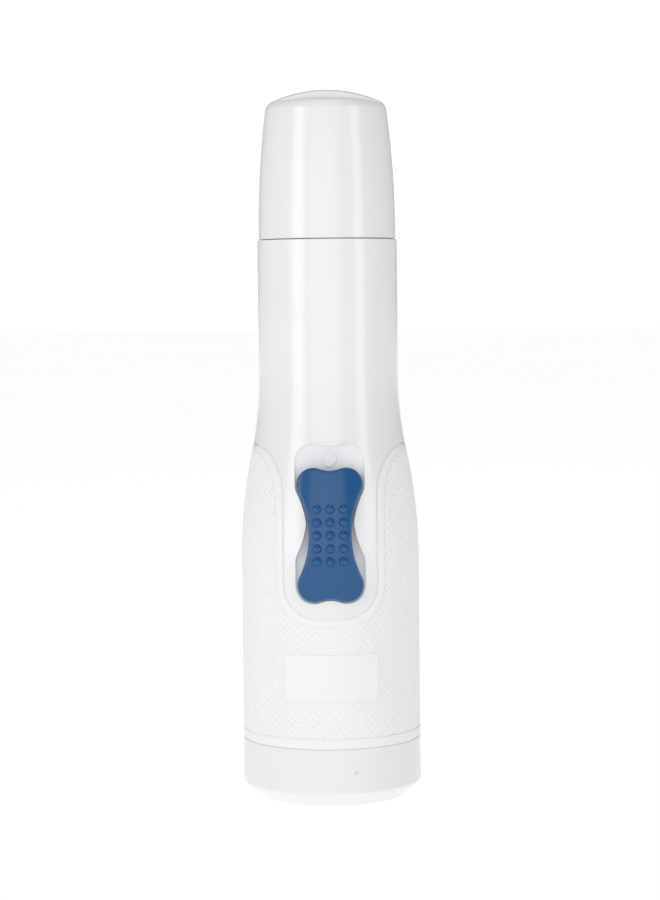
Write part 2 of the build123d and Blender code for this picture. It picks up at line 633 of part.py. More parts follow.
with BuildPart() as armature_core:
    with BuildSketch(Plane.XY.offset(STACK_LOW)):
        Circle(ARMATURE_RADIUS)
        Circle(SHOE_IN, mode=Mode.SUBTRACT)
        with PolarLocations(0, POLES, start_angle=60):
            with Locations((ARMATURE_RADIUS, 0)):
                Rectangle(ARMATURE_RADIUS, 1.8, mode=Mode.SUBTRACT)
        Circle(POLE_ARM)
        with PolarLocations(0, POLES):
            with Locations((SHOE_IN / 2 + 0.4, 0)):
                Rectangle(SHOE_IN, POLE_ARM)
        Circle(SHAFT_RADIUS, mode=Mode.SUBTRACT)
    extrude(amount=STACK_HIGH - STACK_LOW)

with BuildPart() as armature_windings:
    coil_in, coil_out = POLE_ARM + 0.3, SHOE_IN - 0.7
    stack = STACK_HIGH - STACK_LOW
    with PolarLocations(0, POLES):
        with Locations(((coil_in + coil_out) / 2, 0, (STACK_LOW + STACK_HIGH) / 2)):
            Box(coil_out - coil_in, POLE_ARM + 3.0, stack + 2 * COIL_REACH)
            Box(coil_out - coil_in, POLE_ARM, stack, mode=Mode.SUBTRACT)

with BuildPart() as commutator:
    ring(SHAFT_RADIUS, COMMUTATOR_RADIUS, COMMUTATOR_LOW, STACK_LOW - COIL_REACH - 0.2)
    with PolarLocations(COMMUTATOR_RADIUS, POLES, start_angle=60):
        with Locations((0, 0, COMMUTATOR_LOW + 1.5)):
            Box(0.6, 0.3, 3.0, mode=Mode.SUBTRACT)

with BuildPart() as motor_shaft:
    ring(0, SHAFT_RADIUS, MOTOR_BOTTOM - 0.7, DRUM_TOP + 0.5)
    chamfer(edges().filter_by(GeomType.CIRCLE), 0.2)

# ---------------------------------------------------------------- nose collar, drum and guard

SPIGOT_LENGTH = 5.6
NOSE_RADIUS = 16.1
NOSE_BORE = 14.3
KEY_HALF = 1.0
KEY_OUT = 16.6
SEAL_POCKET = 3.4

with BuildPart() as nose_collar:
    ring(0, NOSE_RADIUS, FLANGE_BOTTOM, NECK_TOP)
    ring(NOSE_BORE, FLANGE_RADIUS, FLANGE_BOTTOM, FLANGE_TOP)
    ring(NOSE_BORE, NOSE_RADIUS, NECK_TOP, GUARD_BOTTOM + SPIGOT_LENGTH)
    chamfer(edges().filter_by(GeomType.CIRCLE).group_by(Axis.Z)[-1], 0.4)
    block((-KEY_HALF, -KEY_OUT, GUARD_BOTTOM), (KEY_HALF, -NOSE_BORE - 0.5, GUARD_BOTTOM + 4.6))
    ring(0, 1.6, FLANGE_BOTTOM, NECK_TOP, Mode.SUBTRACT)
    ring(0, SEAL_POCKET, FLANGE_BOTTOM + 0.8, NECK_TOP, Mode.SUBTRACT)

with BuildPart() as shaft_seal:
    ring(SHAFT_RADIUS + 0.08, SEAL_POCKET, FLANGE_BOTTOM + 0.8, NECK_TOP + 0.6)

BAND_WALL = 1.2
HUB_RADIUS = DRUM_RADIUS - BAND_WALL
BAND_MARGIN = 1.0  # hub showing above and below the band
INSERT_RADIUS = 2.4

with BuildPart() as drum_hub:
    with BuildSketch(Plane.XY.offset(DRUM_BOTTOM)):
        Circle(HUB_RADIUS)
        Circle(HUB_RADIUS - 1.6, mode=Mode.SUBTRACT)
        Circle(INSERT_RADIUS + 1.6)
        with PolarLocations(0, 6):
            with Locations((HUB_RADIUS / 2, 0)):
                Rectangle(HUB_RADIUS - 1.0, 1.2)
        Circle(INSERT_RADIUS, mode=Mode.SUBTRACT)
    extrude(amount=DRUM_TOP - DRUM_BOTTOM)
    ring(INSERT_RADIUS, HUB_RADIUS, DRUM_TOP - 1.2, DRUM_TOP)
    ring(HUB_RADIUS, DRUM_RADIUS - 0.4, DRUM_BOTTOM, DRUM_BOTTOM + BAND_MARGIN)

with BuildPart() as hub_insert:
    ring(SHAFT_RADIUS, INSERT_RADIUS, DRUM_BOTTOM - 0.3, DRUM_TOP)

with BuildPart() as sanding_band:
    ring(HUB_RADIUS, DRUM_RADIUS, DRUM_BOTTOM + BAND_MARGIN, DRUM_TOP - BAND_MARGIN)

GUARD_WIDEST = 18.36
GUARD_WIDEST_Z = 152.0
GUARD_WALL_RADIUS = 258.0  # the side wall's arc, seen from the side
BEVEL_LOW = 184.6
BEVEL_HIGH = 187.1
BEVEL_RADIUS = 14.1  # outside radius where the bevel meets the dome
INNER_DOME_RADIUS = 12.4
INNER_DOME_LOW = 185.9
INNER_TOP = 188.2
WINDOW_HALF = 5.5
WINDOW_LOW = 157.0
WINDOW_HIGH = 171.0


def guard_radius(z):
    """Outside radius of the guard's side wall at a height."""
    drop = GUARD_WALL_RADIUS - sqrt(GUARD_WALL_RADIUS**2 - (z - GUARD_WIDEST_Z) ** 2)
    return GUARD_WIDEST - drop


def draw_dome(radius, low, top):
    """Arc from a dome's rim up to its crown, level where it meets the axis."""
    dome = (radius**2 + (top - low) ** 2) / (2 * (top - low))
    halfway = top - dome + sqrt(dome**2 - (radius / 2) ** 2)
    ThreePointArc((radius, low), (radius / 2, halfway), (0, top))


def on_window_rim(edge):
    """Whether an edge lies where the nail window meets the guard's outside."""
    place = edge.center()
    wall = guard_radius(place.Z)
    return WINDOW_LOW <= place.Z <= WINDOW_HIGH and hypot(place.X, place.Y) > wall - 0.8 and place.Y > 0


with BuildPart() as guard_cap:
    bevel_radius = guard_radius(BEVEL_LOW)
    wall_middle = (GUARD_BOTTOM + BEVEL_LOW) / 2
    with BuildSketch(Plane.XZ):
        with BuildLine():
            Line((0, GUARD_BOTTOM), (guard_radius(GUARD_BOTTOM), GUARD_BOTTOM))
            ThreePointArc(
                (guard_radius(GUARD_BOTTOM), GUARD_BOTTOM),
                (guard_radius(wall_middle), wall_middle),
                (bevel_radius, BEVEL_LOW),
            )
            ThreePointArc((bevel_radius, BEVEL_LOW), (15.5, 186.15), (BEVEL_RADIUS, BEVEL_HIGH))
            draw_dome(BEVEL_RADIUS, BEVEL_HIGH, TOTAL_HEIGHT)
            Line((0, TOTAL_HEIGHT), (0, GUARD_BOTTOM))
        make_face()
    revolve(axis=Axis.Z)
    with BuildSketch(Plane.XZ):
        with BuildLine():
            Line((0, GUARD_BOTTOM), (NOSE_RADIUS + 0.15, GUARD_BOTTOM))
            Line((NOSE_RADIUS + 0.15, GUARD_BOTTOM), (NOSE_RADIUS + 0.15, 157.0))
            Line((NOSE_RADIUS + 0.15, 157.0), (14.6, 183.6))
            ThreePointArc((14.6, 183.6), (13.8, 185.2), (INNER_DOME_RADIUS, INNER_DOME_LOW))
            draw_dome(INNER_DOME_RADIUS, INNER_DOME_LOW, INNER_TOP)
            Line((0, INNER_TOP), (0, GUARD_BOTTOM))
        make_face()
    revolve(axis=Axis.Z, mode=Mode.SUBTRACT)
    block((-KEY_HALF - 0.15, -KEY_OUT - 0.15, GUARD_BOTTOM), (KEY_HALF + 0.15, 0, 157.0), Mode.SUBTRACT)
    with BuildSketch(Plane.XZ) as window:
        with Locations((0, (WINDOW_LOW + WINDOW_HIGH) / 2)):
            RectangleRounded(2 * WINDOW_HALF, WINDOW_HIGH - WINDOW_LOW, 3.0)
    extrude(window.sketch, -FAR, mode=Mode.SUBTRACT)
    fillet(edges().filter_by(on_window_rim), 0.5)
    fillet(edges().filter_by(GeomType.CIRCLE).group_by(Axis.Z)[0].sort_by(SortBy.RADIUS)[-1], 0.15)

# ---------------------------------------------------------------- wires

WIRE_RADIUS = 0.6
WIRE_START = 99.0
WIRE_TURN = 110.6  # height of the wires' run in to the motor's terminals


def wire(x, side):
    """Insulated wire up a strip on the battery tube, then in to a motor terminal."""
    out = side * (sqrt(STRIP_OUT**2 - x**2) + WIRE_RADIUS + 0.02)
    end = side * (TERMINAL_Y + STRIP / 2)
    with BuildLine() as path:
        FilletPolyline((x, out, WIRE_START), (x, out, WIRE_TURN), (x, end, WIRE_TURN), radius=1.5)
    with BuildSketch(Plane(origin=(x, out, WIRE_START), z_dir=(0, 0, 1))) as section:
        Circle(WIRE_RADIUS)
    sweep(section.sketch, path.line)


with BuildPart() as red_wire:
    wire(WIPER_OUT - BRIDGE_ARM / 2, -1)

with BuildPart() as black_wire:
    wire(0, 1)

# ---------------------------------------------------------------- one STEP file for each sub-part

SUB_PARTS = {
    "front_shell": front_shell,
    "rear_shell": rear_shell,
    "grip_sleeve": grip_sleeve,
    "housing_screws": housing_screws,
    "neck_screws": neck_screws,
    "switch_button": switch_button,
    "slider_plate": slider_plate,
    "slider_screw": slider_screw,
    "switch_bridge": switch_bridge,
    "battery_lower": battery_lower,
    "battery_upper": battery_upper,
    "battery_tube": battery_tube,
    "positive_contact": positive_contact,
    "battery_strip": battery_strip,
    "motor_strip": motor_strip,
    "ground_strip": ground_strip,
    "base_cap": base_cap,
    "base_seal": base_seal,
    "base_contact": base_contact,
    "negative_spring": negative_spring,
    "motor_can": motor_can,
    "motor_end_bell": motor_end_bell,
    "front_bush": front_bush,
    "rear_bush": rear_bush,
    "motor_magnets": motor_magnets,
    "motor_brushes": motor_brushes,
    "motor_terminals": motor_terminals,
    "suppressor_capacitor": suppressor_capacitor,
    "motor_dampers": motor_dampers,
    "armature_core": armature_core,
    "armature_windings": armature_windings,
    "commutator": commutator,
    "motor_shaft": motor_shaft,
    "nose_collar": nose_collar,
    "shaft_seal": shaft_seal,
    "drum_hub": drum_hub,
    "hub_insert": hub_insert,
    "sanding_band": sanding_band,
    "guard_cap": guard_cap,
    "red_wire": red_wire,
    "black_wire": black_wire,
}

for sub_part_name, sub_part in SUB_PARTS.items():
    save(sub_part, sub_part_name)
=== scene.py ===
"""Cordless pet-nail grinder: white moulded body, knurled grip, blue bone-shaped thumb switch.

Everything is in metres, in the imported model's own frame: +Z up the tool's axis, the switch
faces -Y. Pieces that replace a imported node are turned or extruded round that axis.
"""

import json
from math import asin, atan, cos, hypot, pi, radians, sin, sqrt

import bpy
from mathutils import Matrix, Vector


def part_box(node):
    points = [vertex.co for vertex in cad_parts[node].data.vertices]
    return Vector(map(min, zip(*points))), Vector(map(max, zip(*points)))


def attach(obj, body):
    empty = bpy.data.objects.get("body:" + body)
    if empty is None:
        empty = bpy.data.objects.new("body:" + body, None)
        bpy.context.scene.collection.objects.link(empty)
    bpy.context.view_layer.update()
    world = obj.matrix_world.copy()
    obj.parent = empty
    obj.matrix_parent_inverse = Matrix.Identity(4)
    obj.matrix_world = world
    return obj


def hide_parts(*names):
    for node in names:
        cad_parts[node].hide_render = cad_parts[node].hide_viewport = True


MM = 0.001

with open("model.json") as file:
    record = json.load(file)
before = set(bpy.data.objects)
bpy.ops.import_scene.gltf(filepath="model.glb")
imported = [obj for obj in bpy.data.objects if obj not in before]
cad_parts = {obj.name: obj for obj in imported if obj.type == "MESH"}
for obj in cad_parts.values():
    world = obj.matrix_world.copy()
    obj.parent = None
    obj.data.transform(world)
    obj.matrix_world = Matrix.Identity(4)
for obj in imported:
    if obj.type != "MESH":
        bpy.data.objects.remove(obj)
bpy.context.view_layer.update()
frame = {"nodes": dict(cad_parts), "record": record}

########

-- WHAT IS NEEDED --
Give back the lines of the listing from the one with "obj.parent = empty" through the end, both included, exactly as written and with nothing added.

-- WRITTEN REPLY --
    obj.parent = empty
    obj.matrix_parent_inverse = Matrix.Identity(4)
    obj.matrix_world = world
    return obj


def hide_parts(*names):
    for node in names:
        cad_parts[node].hide_render = cad_parts[node].hide_viewport = True


MM = 0.001

with open("model.json") as file:
    record = json.load(file)
before = set(bpy.data.objects)
bpy.ops.import_scene.gltf(filepath="model.glb")
imported = [obj for obj in bpy.data.objects if obj not in before]
cad_parts = {obj.name: obj for obj in imported if obj.type == "MESH"}
for obj in cad_parts.values():
    world = obj.matrix_world.copy()
    obj.parent = None
    obj.data.transform(world)
    obj.matrix_world = Matrix.Identity(4)
for obj in imported:
    if obj.type != "MESH":
        bpy.data.objects.remove(obj)
bpy.context.view_layer.update()
frame = {"nodes": dict(cad_parts), "record": record}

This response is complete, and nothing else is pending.